Laurie wanted to make a few comments on her observations today. After that we're off to bed and will awake to more adventures tomorrow!
Venice is an amazing city. Although it has been a city for centuries, it is still very much alive with more than just tourists. Everyday life was evident with laundry hanging from balconies, people shopping in the markets, hanging out on cichetti bars and generally just being people.
The Jewish ghetto was one place I did want to see. Jews began arriving in Venice as early as after the destruction of the first Temple. The word ghetto comes from the word getar in Italian which means foundry. When the German jews came they pronounced it with a hard g sound changing it into what we now call ghetto.
The Jews were not allowed to live in Venice proper from 1516 when they were forced to live on the site of the old foundry. They could not own property, belong to trade unions and had to wear yellow sashes or head covers when leaving the ghetto, From dusk to dawn they had to be inside the ghetto. During the day they could be out and were pawn brokers and money lenders mostly.

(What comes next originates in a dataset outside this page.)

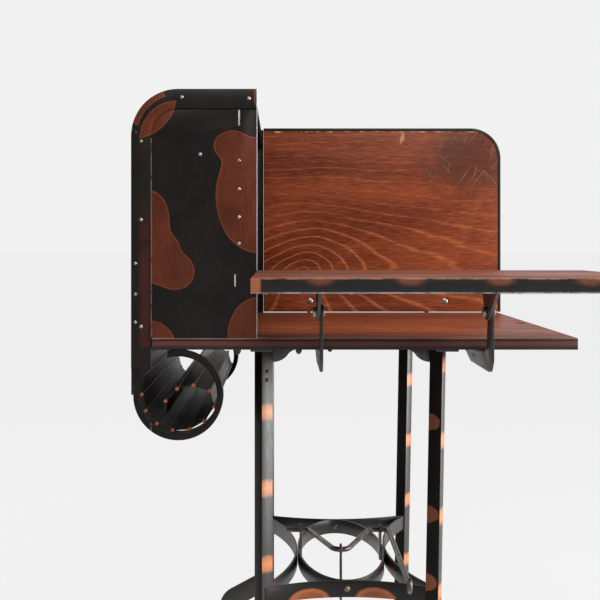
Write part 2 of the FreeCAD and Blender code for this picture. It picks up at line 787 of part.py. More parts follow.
def make_stretcher_bolts():
    """Round bolt heads where the oval meets the near and far straps, outside and inside."""
    heads = []
    z = N.strap_top - N.strap_tall / 2
    for side in (NEAR, FAR):
        out_turn = FreeCAD.Rotation(FreeCAD.Vector(0, 0, 1), FreeCAD.Vector(0, side, 0))
        in_turn = FreeCAD.Rotation(FreeCAD.Vector(0, 0, 1), FreeCAD.Vector(0, -side, 0))
        outer = N.half_width - N.oval_long - N.strap_thick - 0.3
        inner = N.half_width - N.oval_long + N.strap_thick + 0.6
        for inward, turn in ((outer, out_turn), (inner, in_turn)):
            head = rivet(5, 3)
            spot = FreeCAD.Vector(N.strap_middle_x, outward(side, -inward).value, z)
            head.Placement = FreeCAD.Placement(spot, turn)
            heads.append(head)
    node(feature(Part.makeCompound(heads), "bolts"), "stretcher_bolts")


def make_braces(leg_shapes):
    """Plates that run from the rear legs back and down to the rear casters, with a low tie bar."""
    for name, side in SIDES.items():
        rear = D.rear_caster_x - 10
        front = D.leg_rear_x - 6.5
        inner = D.rear_caster_x + 11
        outline = [
            (front, D.brace_arm_low), (front, D.brace_arm_top), (rear, D.brace_bend_top),
            (rear, D.brace_foot), (inner, D.brace_foot), (inner, D.brace_bar_low),
            (front, D.brace_bar_low), (front, D.brace_bar_top), (inner, D.brace_bar_top),
            (inner, D.brace_bend_low),
        ]
        brace = plate(outline, D.brace_thick, [(2, 40), (8, 8), (9, 14)], f"brace_{name}")
        place(brace, 0, stand_y(side, 8), 0, TURN_UP)
        doc.recompute()
        shape = largest(brace.Shape.cut(leg_shapes))
        node(feature(shape, "brace_cut"), f"rear_brace_{name}")


def make_crank_posts():
    posts = []
    low = D.strap_top - D.post_foot
    for x in (D.strap_middle_x - D.oval_short + 3.1, D.strap_middle_x + D.oval_short - 7.1):
        stem = box(x, D.middle_y - D.post_wide / 2, low, D.post_thick, D.post_wide, D.crank_z - low, "post")
        eye = round_bar(x, D.middle_y, D.crank_z, D.eye_radius, D.post_thick, "x", "eye")
        bore = D.crank_rod + D.bore_play
        hole = round_bar(x - 1, D.middle_y, D.crank_z, bore, D.post_thick + 2, "x", "eye_hole")
        posts.append(cut(fuse([stem, eye], "post_blank"), hole, "eye_post"))
    node(group(posts, "posts"), "crank_posts")


# --- crank lever and brake -------------------------------------------------------------------------

def bent_rod(points, radius, bends):
    """A round rod along straight runs joined by tangent arcs, one bend radius for each corner."""
    edges = []
    last = points[0]
    for before, corner, after, bend in zip(points[:-2], points[1:-1], points[2:], bends):
        back = (before - corner).normalize()
        ahead = (after - corner).normalize()
        half = math.acos(max(-1, min(1, back.dot(ahead)))) / 2
        run = bend / math.tan(half)
        start = corner + back * run
        end = corner + ahead * run
        centre = corner + (back + ahead).normalize() * (bend / math.sin(half))
        middle = centre + (corner - centre).normalize() * bend
        edges.append(Part.makeLine(last, start))
        edges.append(Part.Arc(start, middle, end).toShape())
        last = end
    edges.append(Part.makeLine(last, points[-1]))
    path = Part.Wire(edges)
    circle = Part.Wire(Part.makeCircle(radius, points[0], points[1] - points[0]))
    return path.makePipeShell([circle], True, True)


def crank_points():
    """The crank's route: through both eye-posts, a V between them, then the lever to the near side."""
    z = N.crank_z
    y = N.middle_y
    return [
        FreeCAD.Vector(-94.5, y, z), FreeCAD.Vector(-59, y, z),
        FreeCAD.Vector(-13, y - N.crank_corner, z), FreeCAD.Vector(40, y, z),
        FreeCAD.Vector(N.lever_x, y, z), FreeCAD.Vector(N.lever_x, y - N.lever_reach, z),
    ]


def crank_apex():
    """The middle of the V's rounded tip, where the pull rod hangs."""
    before, corner, after = crank_points()[1:4]
    back = (before - corner).normalize()
    ahead = (after - corner).normalize()
    half = math.acos(back.dot(ahead)) / 2
    return corner + (back + ahead).normalize() * (N.crank_tip_bend * (1 / math.sin(half) - 1))


def make_crank():
    points = crank_points()
    bends = [N.crank_bend, N.crank_tip_bend, N.crank_bend, N.crank_bend]
    rod = bent_rod(points, N.crank_rod, bends)
    eye = Part.makeTorus(8, 3, points[-1] + FreeCAD.Vector(0, -6, 0), FreeCAD.Vector(1, 0, 0))
    node(feature(rod.fuse(eye), "crank"), "crank_lever")


def make_brake():
    """The pull rod hangs on the crank's tip by an eye and carries a foot just above the floor."""
    apex = crank_apex()
    eye_major = 7.4
    eye_minor = 1.8
    foot_low = 18
    foot_tall = 12
    eye = Part.makeTorus(eye_major, eye_minor, apex, FreeCAD.Vector(1, 0, 0))
    low = foot_low + foot_tall / 2
    shank = Part.makeCylinder(N.pull_rod, apex.z - eye_major - low, FreeCAD.Vector(apex.x, apex.y, low))
    node(feature(shank.fuse(eye), "pull"), "pull_rod")
    cone = doc.addObject("Part::Cone", "foot_cone")
    bind(cone, Radius1=30, Radius2=8, Height=foot_tall)
    place(cone, apex.x, apex.y, foot_low)
    bore = round_bar(apex.x, apex.y, low, D.pull_rod, foot_tall, "z", "foot_bore")
    node(cut(cone, bore, "foot"), "brake_foot")
    bar_low = D.strap_top - D.strap_tall - 3.5
    bar = box(D.strap_middle_x - 50, apex.y - 7, bar_low, 100, 14, 3.5, "guide")
    hole = round_bar(apex.x, apex.y, bar_low - 3, D.pull_rod + 0.08, 10, "z", "hole")
    node(cut(bar, hole, "guide_bar"), "pull_rod_guide")


# --- casters ---------------------------------------------------------------------------------------

def caster_spots():
    rear_behind = 13
    front_behind = 11.6
    return {
        "near_rear": (D.rear_caster_x, stand_y(NEAR, rear_behind)),
        "near_front": (D.front_caster_x, stand_y(NEAR, front_behind)),
        "far_front": (D.front_caster_x, stand_y(FAR, front_behind)),
        "far_rear": (D.rear_caster_x, stand_y(FAR, rear_behind)),
    }


def make_casters(leg_shapes, brace_shapes):
    sockets = []
    for name, (x, y) in caster_spots().items():
        blank = round_bar(x, y, D.socket_low, D.socket_radius, D.socket_tall, "z", "socket_blank")
        hollow = D.stem_radius + D.bore_play
        bore = round_bar(x, y, D.socket_low - 1, hollow, D.socket_tall - 2, "z", "socket_bore")
        socket = cut(blank, bore, "socket")
        doc.recompute()
        sockets.append(largest(socket.Shape.cut(leg_shapes + brace_shapes)))
        make_fork(name, x, y)
        make_wheel(name, x, y)
    node(feature(Part.makeCompound(sockets), "sockets"), "caster_sockets")


def make_fork(name, x, y):
    """Stem, crown and two cheeks, with the axle between the cheeks."""
    trail = D.caster_trail
    axle_z = D.wheel_radius
    half = D.neck_wide / 2
    crown = round_bar(x, y, D.crown_low, D.crown_radius, 5, "z", "crown")
    stem = round_bar(x, y, D.crown_low + 3.5, D.stem_radius, 23, "z", "stem")
    neck = box(x - trail, y - half, D.neck_low, trail + 8, D.neck_wide, 5, "neck")
    parts = [crown, stem, neck]
    for low in (y - half, y + half - D.cheek_thick):
        outline = [(-9, 26), (9, 30), (9, -7), (-9, -7)]
        cheek = plate(outline, D.cheek_thick, [(2, 7), (3, 7)], f"cheek_{name}")
        place(cheek, x - trail, low + D.cheek_thick, axle_z, TURN_UP)
        parts.append(cheek)
    start = y - D.axle_long / 2
    holes = round_bar(x - trail, start, axle_z, D.axle_radius, D.axle_long, "y", "axle_hole")
    fork = cut(fuse(parts, "fork_blank"), holes, "fork_body")
    axle = round_bar(x - trail, start, axle_z, D.axle_radius, D.axle_long, "y", "axle")
    node(group([fork, axle], "fork"), f"caster_fork_{name}")


def make_wheel(name, x, y):
    disc = round_bar(x - D.caster_trail, y - D.wheel_wide / 2, D.wheel_radius, D.wheel_radius,
                     D.wheel_wide, "y", "disc")
    bore = round_bar(x - D.caster_trail, y - D.wheel_wide, D.wheel_radius, D.axle_radius + D.bore_play,
                     D.wheel_wide * 2, "y", "wheel_bore")
    node(cut(disc, bore, "wheel"), f"caster_wheel_{name}")


# --- assembly --------------------------------------------------------------------------------------

def check_and_export():
    doc.recompute()
    for obj in doc.Objects:
        if "Invalid" in obj.State or "Error" in obj.State:
            raise RuntimeError(f"{obj.Label} did not recompute: {obj.State}")
    os.makedirs("parts", exist_ok=True)
    for obj in nodes:
        if obj.Shape.isNull() or not obj.Shape.isValid() or not obj.Shape.Solids:
            raise RuntimeError(f"{obj.Label} has no valid solid")
    for obj in nodes:
        obj.Shape.exportStep(f"parts/{obj.Label}.step")
    print(len(nodes), "nodes written")


make_table_board()
make_underframe()
for side_name, side_sign in SIDES.items():
    make_track(side_name, side_sign)
    make_coil_ring(side_name, side_sign)
    make_side_plate(side_name, side_sign)
    make_leaf(side_name, side_sign)
    make_brackets(side_name, side_sign)
make_lining()
make_cabinet_rivets()
make_curtain()
make_pivot_pins()
legs = [make_leg(leg_name, *spec) for leg_name, spec in LEGS.items()]
doc.recompute()
leg_solids = [leg.Shape for leg in legs]
gussets = [largest(piece.cut(leg_solids)) for piece in make_gussets()]
node(feature(Part.makeCompound(gussets), "gussets"), "leg_gussets")
make_stretcher(leg_solids)
make_stretcher_bolts()
make_braces(leg_solids)
brace_solids = [obj.Shape for obj in nodes if obj.Label.startswith("rear_brace")]
make_crank_posts()
make_crank()
make_brake()
make_casters(leg_solids, brace_solids)
check_and_export()
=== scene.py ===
import json
import math

import bmesh
import bpy
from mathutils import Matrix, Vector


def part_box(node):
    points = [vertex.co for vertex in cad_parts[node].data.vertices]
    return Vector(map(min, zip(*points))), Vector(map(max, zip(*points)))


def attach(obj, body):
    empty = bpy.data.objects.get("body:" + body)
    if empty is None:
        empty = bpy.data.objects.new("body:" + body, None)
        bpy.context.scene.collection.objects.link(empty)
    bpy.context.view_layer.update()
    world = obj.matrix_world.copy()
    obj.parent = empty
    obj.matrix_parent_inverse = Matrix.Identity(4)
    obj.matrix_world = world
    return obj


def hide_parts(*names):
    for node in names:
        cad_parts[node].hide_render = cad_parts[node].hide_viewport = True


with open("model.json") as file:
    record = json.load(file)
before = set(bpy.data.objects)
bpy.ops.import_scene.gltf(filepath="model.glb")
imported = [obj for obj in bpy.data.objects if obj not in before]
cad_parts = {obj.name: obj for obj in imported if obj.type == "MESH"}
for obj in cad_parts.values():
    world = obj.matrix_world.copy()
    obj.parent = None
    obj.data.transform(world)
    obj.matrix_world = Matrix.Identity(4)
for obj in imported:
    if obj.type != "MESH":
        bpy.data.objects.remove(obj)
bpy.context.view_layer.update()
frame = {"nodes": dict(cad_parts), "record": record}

MM = 0.001
record = frame["record"]

# Places read from the frame, in metres.
BOARD_LOW, BOARD_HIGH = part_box("table_board")
PLATE_LOW, PLATE_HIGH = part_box("side_plate_near")
TRACK_LOW, TRACK_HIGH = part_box("track_near")
LEAF_LOW, LEAF_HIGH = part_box("far_leaf_board")
NEAR_EDGE_LOW, NEAR_EDGE_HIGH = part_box("near_leaf_edge")
OVAL_LOW, OVAL_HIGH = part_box("oval_ring")
STRAP_LOW, STRAP_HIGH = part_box("stretcher_near")
TOP_Z = BOARD_HIGH[2]
NEAR_Y = PLATE_LOW[1]
MIDDLE_Y = (OVAL_LOW[1] + OVAL_HIGH[1]) / 2
CABINET_TOP = TRACK_HIGH[2]

# --- camera, light, stage --------------------------------------------------------------------------


CAMERA_X = -0.1055
CAMERA_BACK = 1.5
CAMERA_ABOVE_TOP = 0.1314


def make_camera():
    """Level, square on to the near side, and a little above the table top."""
    data = bpy.data.cameras.new("camera")
    data.sensor_width = 36.0
    data.lens = 65.2
    data.shift_x = 0.0333
    data.shift_y = -0.095
    data.dof.use_dof = False
    camera = bpy.data.objects.new("camera", data)
    camera.location = (CAMERA_X, NEAR_Y - CAMERA_BACK, TOP_Z + CAMERA_ABOVE_TOP)
    camera.rotation_euler = (math.radians(90), 0, 0)
    bpy.context.collection.objects.link(camera)
    bpy.context.scene.camera = camera


def make_area(name, place, target, size, power, color=(1, 1, 1)):
    data = bpy.data.lights.new(name, "AREA")
    data.shape = "RECTANGLE"
    data.size, data.size_y = size
    data.energy = power
    data.color = color
    lamp = bpy.data.objects.new(name, data)
    lamp.location = place
    aim = [b - a for a, b in zip(place, target)]
    flat = math.hypot(aim[0], aim[1])
    lamp.rotation_euler = (math.atan2(flat, -aim[2]), 0, math.atan2(aim[1], aim[0]) - math.pi / 2)
    bpy.context.collection.objects.link(lamp)


def make_world():
    """A pale studio: seen as an even pale grey, and lighting the table more from behind and above."""
    world = bpy.data.worlds.new("studio")
    bpy.context.scene.world = world
    world.use_nodes = True
    tree = world.node_tree
    tree.nodes.clear()
    out = tree.nodes.new("ShaderNodeOutputWorld")
    shade = tree.nodes.new("ShaderNodeBackground")
    coord = tree.nodes.new("ShaderNodeTexCoord")
    split = tree.nodes.new("ShaderNodeSeparateXYZ")
    spread = tree.nodes.new("ShaderNodeMapRange")
    path = tree.nodes.new("ShaderNodeLightPath")
    mix = tree.nodes.new("ShaderNodeMix")
    mix.data_type = "FLOAT"
    spread.inputs["From Min"].default_value = -0.6
    spread.inputs["From Max"].default_value = 0.6
    spread.inputs["To Min"].default_value = 0.07
    spread.inputs["To Max"].default_value = 0.55
    mix.inputs["B"].default_value = 0.88
    shade.inputs["Color"].default_value = (1, 1, 1, 1)
    tree.links.new(coord.outputs["Generated"], split.inputs[0])
    tree.links.new(split.outputs["Y"], spread.inputs["Value"])
    tree.links.new(path.outputs["Is Camera Ray"], mix.inputs["Factor"])
    tree.links.new(spread.outputs["Result"], mix.inputs["A"])
    tree.links.new(mix.outputs["Result"], shade.inputs["Strength"])
    tree.links.new(shade.outputs[0], out.inputs["Surface"])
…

The 5 synagogues came about as different groups moved into the ghetto from different parts of Europe - Germans, Italians, Spanish/Portuguese and Levantine Sephardi. Because assimilation was discouraged, they kept their cultural identities. And since they could not expand out of the ghetto or build places of worship, the places their synagogues on top of existing buildings and built upward.
This caused the area to have the tallest buildings in Venice. Napoleon conquered Venice in 1797 and dissolved the ghetto. Jews continued to live in the ghetto but not exclusively. And of course they were deported again in WWII. There is a nursing home on the site where the Nazis deported the jews from and it now has a memorial plaque on the wall.
After that I was ready for a break so we had something to drink and then dinner. Tomorrow brings new experiences and things to see.